Marty (Colin Farrell) está escribiendo un guión para una película que se titulará ‘Siete Psicópatas’. De hecho, eso es lo único que tiene: el título. Su amigo Billy (Sam Rockwell), actor vocacional y secuestrador de perros profesional, le animará a seguir a un asesino que se dedica a disparar a grandes mafiosos de la ciudad. Hans (Christopher Walken), compinche de Billy, sigue pendiente la evolución de su mujer en el hospital. Pero ninguno de los tres esperaba que Charlie (Woody Harrelson), un salvaje delincuente, se cruzaría en su camino por un pequeño Shih Tzu (una raza de perro, por si las moscas).

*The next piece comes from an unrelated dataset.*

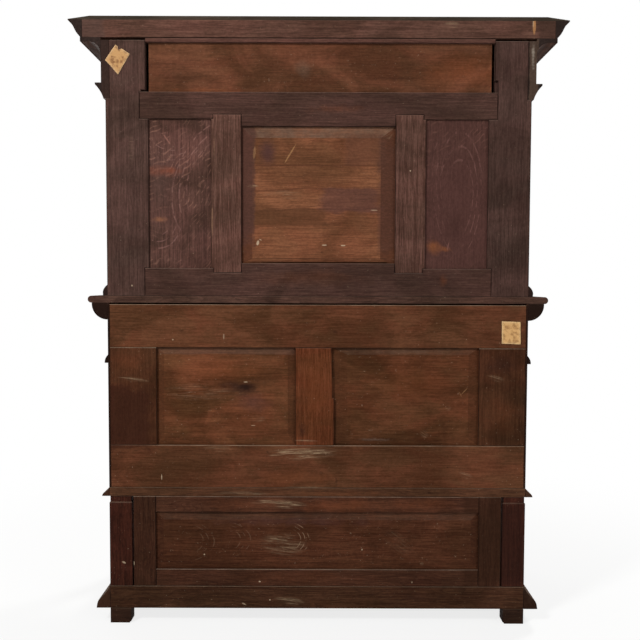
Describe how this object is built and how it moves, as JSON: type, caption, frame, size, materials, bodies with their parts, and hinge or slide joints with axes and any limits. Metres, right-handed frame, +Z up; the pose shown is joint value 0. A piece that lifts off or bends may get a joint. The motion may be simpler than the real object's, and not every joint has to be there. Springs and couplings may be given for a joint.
{
  "type": "mirror-back sideboard",
  "caption": "Oak sideboard on an open stand with pot board, drawers over panelled doors, and a mirror back under a canopy with a moulded cornice.",
  "frame": {"origin": "centre of the bounding box in plan, on the floor under the feet", "axes": "+Z up; -Y out of the front with drawers and doors, +Y out of the back; +X to the right as seen from the front"},
  "size_m": [1.634, 0.565, 2.014],
  "materials": {
    "dark_oak": "dark stained and waxed",
    "carcase_oak": "dark stained, dusty",
    "polished_oak": "stained and polished",
    "rayed_oak": "quarter-sawn, stained",
    "stained_pine": "stained, unpolished",
    "backboard_pine": "stained, unpolished",
    "raw_pine": "bare, aged",
    "aged_brass": "aged, satin",
    "mirror_glass": "silvered and bevelled"
  },
  "bodies": {
    "carcase": {"feet": "dark_oak", "plinth_rails": "carcase_oak", "pot_board": "polished_oak", "plinth_moulding": "dark_oak", "rear_posts": "dark_oak", "front_legs": "polished_oak", "stand_back_frame": "carcase_oak", "stand_back_panel": "polished_oak", "case_base_rails": "dark_oak", "case_floor": "raw_pine", "case_end_frames": "polished_oak", "case_end_panels": "polished_oak", "case_front_frame": "polished_oak", "case_back_frame": "stained_pine", "case_back_muntin": "stained_pine", "case_back_panels": "stained_pine", "dust_board": "raw_pine", "drawer_guides": "raw_pine", "cupboard_shelf": "raw_pine", "shelf_bearers": "raw_pine", "string_moulding": "dark_oak", "case_hinge_leaves": "aged_brass", "quarter_round_moulding": "dark_oak", "sideboard_top": "carcase_oak", "mirror_back_stiles": "carcase_oak", "mirror_back_rails": "carcase_oak", "mirror_back_muntins": "carcase_oak", "oak_side_panels": "rayed_oak", "mirror_backboard": "backboard_pine", "mirror_glass": "mirror_glass", "mirror_moulding": "dark_oak", "mirror_foot_moulding": "carcase_oak", "columns": "polished_oak", "frieze_back_panel": "stained_pine", "frieze_batten": "carcase_oak", "frieze_boards": "polished_oak", "canopy_soffit": "polished_oak", "necking_moulding": "dark_oak", "bed_moulding": "dark_oak", "cornice_ground": "raw_pine", "cornice_back_board": "carcase_oak", "crown_moulding": "dark_oak", "cornice_top_board": "carcase_oak"},
    "drawer_left": {"drawer_left_front": "polished_oak", "drawer_left_box": "raw_pine", "drawer_left_bottom": "raw_pine", "drawer_left_knobs": "dark_oak"},
    "drawer_right": {"drawer_right_front": "polished_oak", "drawer_right_box": "raw_pine", "drawer_right_bottom": "raw_pine", "drawer_right_knobs": "dark_oak"},
    "door_left": {"door_left_frame": "polished_oak", "door_left_panel": "polished_oak", "door_left_knob": "aged_brass", "door_left_hinge_leaves": "aged_brass"},
    "door_right": {"door_right_frame": "polished_oak", "door_right_panel": "polished_oak", "door_right_knob": "aged_brass", "door_right_hinge_leaves": "aged_brass"}
  },
  "joints": [
    {"name": "drawer_left_slide", "type": "slide", "parent": "carcase", "child": "drawer_left", "axis": [0, -1, 0], "range_m": [0, 0.3]},
    {"name": "drawer_right_slide", "type": "slide", "parent": "carcase", "child": "drawer_right", "axis": [0, -1, 0], "range_m": [0, 0.3]},
    {"name": "door_left_swing", "type": "hinge", "parent": "carcase", "child": "door_left", "pos_m": [-0.6195, -0.2223, 0.69], "axis": [0, 0, -1], "range_deg": [0, 110]},
    {"name": "door_right_swing", "type": "hinge", "parent": "carcase", "child": "door_right", "pos_m": [0.6195, -0.2223, 0.69], "axis": [0, 0, 1], "range_deg": [0, 110]}
  ]
}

Los cuatro actores mencionados son cuatro razones más que suficientes para ver ‘Siete Psicópatas’, con especial subrayado para Rockwell y Walken, dos intérpretes carismáticos que atrapan nuestra atención con una locura extraordinariamente racional. McDonagh repite un éxito de largo recorrido, una película de esas que llega con poca promoción pero que, al igual que sucedió con la de Brujas, triunfará, con el paso del tiempo, gracias al boca a boca.
Me divertí mucho. Mucho, como hacía tiempo. Ayuda el hecho de acudir a la sala con pocas expectativas (algo que, me temo, les he podido estropear; por favor, olviden lo leído), que es una película de una duración normal (no supera las dos horas; gracias) y que es de una originalidad poco común en la cartelera. Rara avis. Deliciosa rara avis.